Sobrevivía por la pensión de El Diario de la Paz, donde había trabajado por cuarenta años, las clases de gramática y unas notas dominicales que todavía publicaba en ese cotidiano, así como de las ocasionales reseñas musicales que también le encargaban. Su pedido a Rosa Cabarcas le iba a costar lo que cobraba al mes por sus líneas de cada domingo: dos pesos para el cuarto, cuatro para la dueña, tres para la niña y cinco para la cena y otros gastos.

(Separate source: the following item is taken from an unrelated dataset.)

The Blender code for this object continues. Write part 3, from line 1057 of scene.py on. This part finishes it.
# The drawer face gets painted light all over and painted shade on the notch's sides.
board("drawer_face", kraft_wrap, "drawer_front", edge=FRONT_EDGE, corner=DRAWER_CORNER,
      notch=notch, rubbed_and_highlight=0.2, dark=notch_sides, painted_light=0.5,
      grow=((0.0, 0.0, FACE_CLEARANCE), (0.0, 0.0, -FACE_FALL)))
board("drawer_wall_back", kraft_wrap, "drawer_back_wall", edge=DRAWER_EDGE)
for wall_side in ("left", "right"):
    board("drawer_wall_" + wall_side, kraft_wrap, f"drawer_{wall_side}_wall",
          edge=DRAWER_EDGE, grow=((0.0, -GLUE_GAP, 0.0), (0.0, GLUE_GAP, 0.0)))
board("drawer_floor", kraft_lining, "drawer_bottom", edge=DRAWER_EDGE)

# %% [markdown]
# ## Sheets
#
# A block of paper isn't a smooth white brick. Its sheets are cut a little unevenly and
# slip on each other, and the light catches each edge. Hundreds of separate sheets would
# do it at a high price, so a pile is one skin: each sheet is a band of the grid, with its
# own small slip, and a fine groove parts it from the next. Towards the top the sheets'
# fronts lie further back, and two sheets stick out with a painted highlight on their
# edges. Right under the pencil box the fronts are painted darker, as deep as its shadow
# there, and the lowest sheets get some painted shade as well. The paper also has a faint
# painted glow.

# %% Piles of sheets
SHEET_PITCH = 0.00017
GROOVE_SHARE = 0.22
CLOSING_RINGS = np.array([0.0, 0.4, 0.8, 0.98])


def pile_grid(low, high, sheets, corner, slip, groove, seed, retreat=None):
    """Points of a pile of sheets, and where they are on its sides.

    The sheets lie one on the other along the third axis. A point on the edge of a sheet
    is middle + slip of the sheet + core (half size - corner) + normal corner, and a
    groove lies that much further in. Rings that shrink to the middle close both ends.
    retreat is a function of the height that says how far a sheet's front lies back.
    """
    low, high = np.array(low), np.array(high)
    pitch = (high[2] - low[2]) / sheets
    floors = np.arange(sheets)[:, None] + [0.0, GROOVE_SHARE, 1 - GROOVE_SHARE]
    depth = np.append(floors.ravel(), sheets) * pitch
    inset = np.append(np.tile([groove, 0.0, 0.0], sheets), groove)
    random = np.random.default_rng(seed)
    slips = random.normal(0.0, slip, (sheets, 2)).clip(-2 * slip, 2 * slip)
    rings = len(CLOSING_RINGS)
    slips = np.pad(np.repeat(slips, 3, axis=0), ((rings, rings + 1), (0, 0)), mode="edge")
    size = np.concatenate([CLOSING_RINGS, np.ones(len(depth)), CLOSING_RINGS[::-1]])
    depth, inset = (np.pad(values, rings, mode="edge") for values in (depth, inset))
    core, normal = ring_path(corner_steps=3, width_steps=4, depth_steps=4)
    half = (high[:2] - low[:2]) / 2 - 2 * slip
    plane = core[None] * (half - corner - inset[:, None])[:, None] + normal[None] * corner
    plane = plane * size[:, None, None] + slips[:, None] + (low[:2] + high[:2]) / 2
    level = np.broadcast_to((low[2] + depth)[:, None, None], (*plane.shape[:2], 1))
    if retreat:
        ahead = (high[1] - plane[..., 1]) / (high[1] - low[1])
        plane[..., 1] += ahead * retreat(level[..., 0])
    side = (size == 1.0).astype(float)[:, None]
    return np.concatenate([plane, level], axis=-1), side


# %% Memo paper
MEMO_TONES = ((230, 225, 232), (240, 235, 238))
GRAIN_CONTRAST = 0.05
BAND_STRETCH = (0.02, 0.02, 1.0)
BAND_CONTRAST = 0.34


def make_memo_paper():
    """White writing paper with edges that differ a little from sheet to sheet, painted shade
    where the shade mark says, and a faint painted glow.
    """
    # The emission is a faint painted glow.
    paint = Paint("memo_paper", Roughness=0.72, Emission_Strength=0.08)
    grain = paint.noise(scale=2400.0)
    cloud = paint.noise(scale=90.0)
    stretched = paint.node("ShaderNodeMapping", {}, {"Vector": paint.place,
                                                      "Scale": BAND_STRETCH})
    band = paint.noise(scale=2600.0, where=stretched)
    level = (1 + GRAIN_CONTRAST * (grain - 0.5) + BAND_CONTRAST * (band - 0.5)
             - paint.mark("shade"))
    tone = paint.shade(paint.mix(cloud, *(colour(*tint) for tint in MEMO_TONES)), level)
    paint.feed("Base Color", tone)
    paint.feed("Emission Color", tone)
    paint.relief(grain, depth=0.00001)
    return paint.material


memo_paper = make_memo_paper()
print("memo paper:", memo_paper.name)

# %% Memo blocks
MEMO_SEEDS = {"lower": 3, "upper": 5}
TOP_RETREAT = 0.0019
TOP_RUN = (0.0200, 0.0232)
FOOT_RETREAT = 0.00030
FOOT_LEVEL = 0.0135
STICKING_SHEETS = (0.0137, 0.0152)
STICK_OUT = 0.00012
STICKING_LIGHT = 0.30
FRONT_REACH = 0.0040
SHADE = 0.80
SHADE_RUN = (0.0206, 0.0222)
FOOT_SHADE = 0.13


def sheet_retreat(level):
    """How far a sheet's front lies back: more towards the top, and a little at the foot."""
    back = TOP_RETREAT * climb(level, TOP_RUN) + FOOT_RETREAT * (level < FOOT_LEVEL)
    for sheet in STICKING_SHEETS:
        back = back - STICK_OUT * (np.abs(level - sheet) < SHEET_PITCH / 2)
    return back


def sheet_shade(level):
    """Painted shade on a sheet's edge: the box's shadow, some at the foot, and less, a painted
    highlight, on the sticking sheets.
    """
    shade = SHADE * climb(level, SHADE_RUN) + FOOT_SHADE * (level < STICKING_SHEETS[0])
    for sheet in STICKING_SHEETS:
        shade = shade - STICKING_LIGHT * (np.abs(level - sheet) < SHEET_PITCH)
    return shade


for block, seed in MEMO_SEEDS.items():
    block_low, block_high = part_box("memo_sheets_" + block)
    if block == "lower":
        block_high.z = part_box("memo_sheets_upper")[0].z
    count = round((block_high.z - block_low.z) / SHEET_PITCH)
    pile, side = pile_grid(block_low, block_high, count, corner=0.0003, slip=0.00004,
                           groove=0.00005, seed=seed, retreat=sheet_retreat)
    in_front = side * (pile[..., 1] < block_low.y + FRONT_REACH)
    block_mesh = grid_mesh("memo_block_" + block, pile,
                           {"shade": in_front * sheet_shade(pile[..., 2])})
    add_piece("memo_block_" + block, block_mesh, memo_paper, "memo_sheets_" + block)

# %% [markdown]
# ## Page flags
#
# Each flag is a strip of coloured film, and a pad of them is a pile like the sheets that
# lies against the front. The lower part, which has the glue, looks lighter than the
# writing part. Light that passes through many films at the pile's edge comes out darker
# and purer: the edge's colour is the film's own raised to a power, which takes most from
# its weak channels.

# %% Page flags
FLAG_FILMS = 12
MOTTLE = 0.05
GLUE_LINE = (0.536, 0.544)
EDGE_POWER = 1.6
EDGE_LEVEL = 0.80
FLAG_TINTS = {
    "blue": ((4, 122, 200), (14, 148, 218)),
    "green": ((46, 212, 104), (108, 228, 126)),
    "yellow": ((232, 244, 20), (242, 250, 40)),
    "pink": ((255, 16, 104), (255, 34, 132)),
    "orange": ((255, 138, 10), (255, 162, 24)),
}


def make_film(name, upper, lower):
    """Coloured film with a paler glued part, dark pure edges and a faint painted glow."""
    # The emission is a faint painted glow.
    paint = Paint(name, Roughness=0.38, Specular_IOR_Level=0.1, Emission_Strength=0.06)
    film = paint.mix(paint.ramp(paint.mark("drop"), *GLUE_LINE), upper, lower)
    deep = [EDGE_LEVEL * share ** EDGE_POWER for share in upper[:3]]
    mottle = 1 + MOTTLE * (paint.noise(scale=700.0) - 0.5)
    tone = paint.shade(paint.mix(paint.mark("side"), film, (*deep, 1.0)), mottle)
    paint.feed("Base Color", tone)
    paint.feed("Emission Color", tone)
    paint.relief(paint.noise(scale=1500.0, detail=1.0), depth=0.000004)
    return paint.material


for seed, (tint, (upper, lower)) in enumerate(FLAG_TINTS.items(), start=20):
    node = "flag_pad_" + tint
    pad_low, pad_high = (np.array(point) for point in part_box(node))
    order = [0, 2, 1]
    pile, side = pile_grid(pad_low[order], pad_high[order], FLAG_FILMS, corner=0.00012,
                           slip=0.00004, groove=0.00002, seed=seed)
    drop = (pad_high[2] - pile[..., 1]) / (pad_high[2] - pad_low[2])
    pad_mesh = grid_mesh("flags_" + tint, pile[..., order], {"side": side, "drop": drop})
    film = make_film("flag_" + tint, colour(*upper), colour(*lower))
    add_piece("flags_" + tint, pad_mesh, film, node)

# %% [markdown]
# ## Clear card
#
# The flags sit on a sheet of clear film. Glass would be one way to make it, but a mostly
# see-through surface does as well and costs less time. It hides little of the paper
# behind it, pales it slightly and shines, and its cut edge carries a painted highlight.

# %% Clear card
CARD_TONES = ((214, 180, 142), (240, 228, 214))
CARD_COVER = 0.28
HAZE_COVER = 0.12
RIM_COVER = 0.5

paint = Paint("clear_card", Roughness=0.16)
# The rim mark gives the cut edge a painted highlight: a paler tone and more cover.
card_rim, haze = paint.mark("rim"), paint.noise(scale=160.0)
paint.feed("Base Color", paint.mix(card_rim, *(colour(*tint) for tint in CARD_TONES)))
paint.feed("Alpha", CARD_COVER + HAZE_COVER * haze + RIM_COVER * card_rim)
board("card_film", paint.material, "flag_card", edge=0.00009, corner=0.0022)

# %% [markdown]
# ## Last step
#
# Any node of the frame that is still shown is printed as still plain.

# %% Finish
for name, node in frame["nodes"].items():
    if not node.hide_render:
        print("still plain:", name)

Era bella, limpia y bien criada, le aseguró Rosa Cabarcas. Trabajaba en una fábrica pegando botones, cuidaba de sus hermanos y de su madre, aquejada de reumatismo, agregó, aportando una información que para él, en ese momento, no tuvo la relevancia que adquiriría luego, cuando fue presa de la desesperación. Estaba dormida por la infusión de bromuro con valeriana que le había dado la madama: era morena y tibia, sus senos casi los de un muchacho y sus pies, grandes, de dedos largos y flexibles, lo más atractivo. “Aquella noche descubrí el placer inverosímil de contemplar el cuerpo de una mujer dormida sin los apremios del deseo o los estorbos del pudor”.

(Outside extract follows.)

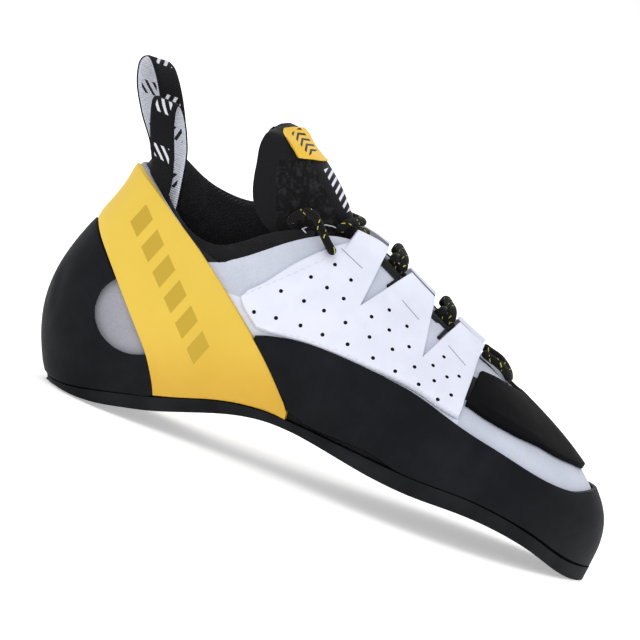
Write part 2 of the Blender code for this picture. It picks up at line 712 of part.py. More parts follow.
def make_toe_patch():
    """The black rubber patch over the toes, whose rear edges lie along the side panels."""
    first, last = ([turn_at(side, *corner)[0] for corner in (PATCH_CORNER, PATCH_TOP)] for side in (1, -1))
    turns = turns_between(first[1] + PATCH_EASE, RIB_COUNT + last[1] - PATCH_EASE)
    columns = [first, *([turn, turn] for turn in turns), [RIB_COUNT + turn for turn in last]]
    rows = []
    for low_turn, high_turn in columns:
        low = share_at_edge(low_turn, PATCH_LOW)
        high = smooth_value(PATCH_HIGH, high_turn - TOE_RIB)
        step = high_turn - low_turn
        rows.append([(low_turn + step * s, low + (high - low) * s) for s in spread(0.0, 1.0, 5)])
    return layer("toe_patch", rows, PATCH_THICKNESS, "black_rubber")


def make_eyestay(name, side, notches):
    """The white panel of one side, with a fold for the lace in each tab and a notch between each two tabs."""
    columns = []
    for low_along, low_rise, high_along, high_rise in EYESTAY:
        low = turn_at(side, low_along, low_rise)
        if high_rise:
            high = turn_at(side, high_along, high_rise)
        else:
            turn = throat_turn(side, high_along)
            high = (turn, 1 + TAB_STAND / rise_of(turn))
        fold = max(0.6, 1 - TUNNEL_LENGTH / rise_of(high[0]) / (high[1] - low[1]))
        shares = [share * fold for share in EYESTAY_ROWS] + [fold + (1 - fold) * s for s in (0.33, 0.67, 1.0)]
        columns.append([(low[0] + (high[0] - low[0]) * s, low[1] + (high[1] - low[1]) * s) for s in shares])

    def fold_bulge(i, k):
        steps = k - len(EYESTAY_ROWS)
        return TUNNEL_BULGE * TUNNEL_SWELL[steps] if steps >= 0 and not EYESTAY[i][3] else 0.0

    piece = layer(name, columns, EYESTAY_THICKNESS, "white_synthetic", fold_bulge)
    cut(piece, notches)
    return piece


def make_notch(name, corners):
    """The wedge that cuts one notch through the panels of both sides."""
    tip, behind, before = (Vector((along(corners[k]), 0, corners[k + 1] * COLLAR_HEIGHT)) for k in (0, 2, 4))
    ring = [tip, tip + (behind - tip) * 1.5, tip + (before - tip) * 1.5]
    deep = Vector((0, BALL_WIDTH * 0.7, 0))
    wedge = bpy.data.objects.new(name, tube(name, [[p - deep for p in ring], [p + deep for p in ring]]))
    bpy.context.scene.collection.objects.link(wedge)
    return wedge


def cuff_share(turn, below):
    """The share of the cuff's place at a distance below its top edge."""
    top = rib_value(turn, "top_rise") + smooth_value(CUFF_RISE, signed_turn(turn))
    return share_at_height(turn, top * COLLAR_HEIGHT - below)


def make_cuff():
    """The soft black cuff inside the collar, standing a little over its edge."""
    rings = []
    outside = -UPPER_WALL - CUFF_GAP
    for turn in turns_between(-CUFF_END, CUFF_END):
        section = [(below, 0.0) for below in (CUFF_DEPTH, *CUFF_ROWS)]
        section += [(0.0, 0.3), (0.0, 0.7)]
        section += [(below, 1.0) for below in CUFF_ROWS[::-1]]
        section += [(CUFF_DEPTH, 0.5)]
        rings.append([
            layer_point(turn, cuff_share(turn, below), outside - CUFF_THICKNESS * deep)
            for below, deep in section
        ])
    return link("collar_cuff", tube("collar_cuff", rings), "black_knit")


def tongue_row(place):
    """The tongue's measures at a place between the table's rows."""
    rows = [(k, *row) for k, row in enumerate(TONGUE)]
    return [smooth_value(rows, place, column) for column in range(1, 7)]


def tongue_point(place, sweep, inwards=0.0):
    """A point of the tongue: place counts rows of the table, sweep goes from -1 to 1 across it."""
    middle_along, middle_rise, half_width, wrap, direction, turn = tongue_row(place)
    down = math.radians(direction)
    back = Vector((-math.cos(down), 0, -math.sin(down)))
    limit = math.radians(turn)
    angle = sweep * limit
    half = half_width * BALL_WIDTH / math.sin(limit)
    deep = wrap * LENGTH / (1 - math.cos(limit))
    normal = Vector((0, math.sin(angle) * deep, 0)) - back * (math.cos(angle) * half)
    return (
        Vector((along(middle_along), tongue_middle(place), middle_rise * COLLAR_HEIGHT))
        + back * (deep * (1 - math.cos(angle)))
        + Vector((0, half * math.sin(angle), 0))
        - normal.normalized() * inwards
    )


def tongue_middle(place):
    """The across of the tongue's middle line, which starts in the middle of the throat's end."""
    start = (RIBS[TOE_RIB][3]) * BALL_WIDTH
    return start * max(0.0, 1 - place / (len(TONGUE) / 2))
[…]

Un descubrimiento tan estremecedor que no desfloró a la niña y el cual no haría más que intensificarse en su segunda cita, de la que ella volvió a salir con su virginidad intacta y él poseído por una fuerza y una determinación que hasta entonces le resultaban extrañas. Al punto de que, ya en su casa, no se sentía solo, sino en compañía de ella, percibiendo su aliento en el dormitorio, viéndose desayunar juntos… Se convirtió en una nítida habitante de su memoria, ese espacio de imaginación y reconstrucciones donde él podía cambiarle el color de sus ojos o la edad, según los dictados de sus propios estados de ánimo. “Mi única explicación es que así como los hechos reales se olvidan, también algunos que nunca fueron pueden estar en los recuerdos como si hubieran sido”, se dijo, inundado por una sensación desconocida. En su tercera cita le resultó aún más increíble lo que sentía, porque tocándola en carne y hueso le pareció menos real que en sus recuerdos.

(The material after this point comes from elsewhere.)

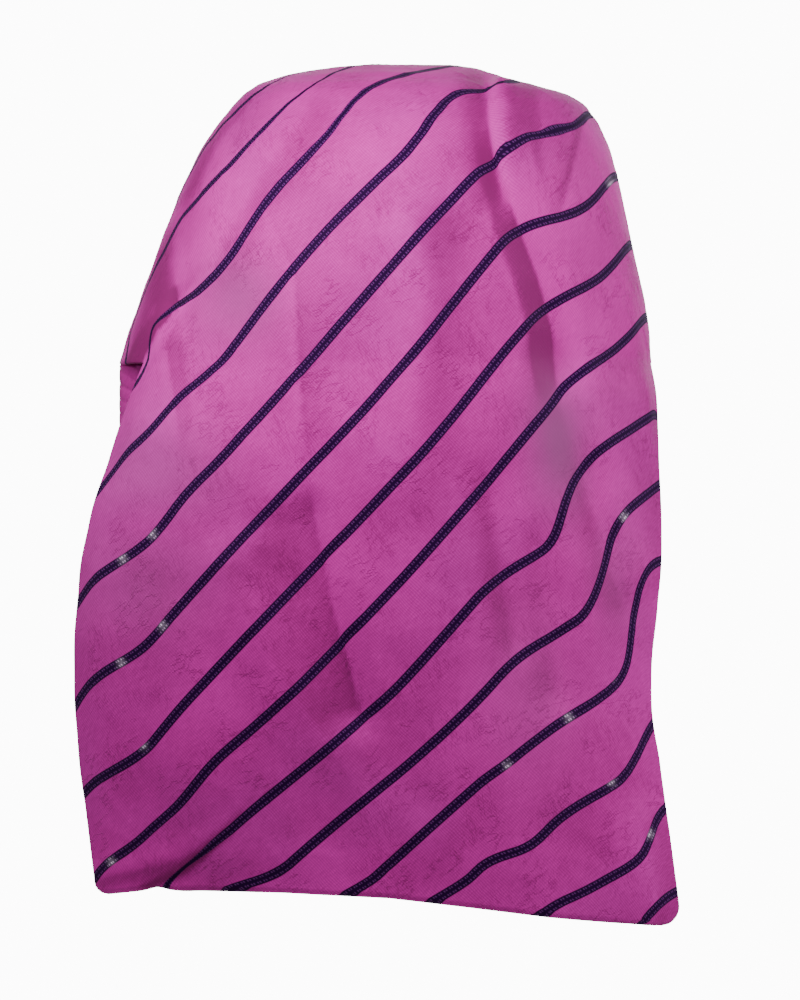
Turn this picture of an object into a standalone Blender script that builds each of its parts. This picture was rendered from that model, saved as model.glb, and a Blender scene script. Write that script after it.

En ese estado de gracia, que entre otros síntomas se reflejaba en un cambio de tono de sus notas domingueras, ahora más alegres, más primaverales, vivía lo que también anotara Hesse: “Por bella que sea la juventud, por bello que sea el tiempo de la efervescencia y de las luchas, también el proceso del envejecimiento y maduración tiene su belleza y felicidad”.
Sin embargo, por la niña a la que hablaba con cautela y le contestaba sin despertar, con el lenguaje natural de su cuerpo, también conocería el dolor de sentirse traicionado y perdido, con el mundo abriéndose bajo sus pies. Con la visita al lado atroz de su tardía pasión, descubriría que la razón profunda de su llamada a Rosa Cabarcas no había sido el excéntrico antojo de un viejo libertino, sino el anhelo inconsciente de borrar un vacío que era imposible llenar en camas anónimas. Casilda Armenia, una de las putas de sus antiguas correrías, ya retirada del oficio, a quien reencontró en uno de aquellos días negros de su existencia, le aconsejó que no perdiera a la niña durmiente: “No te vayas a morir sin probar la maravilla de tirar con amor”.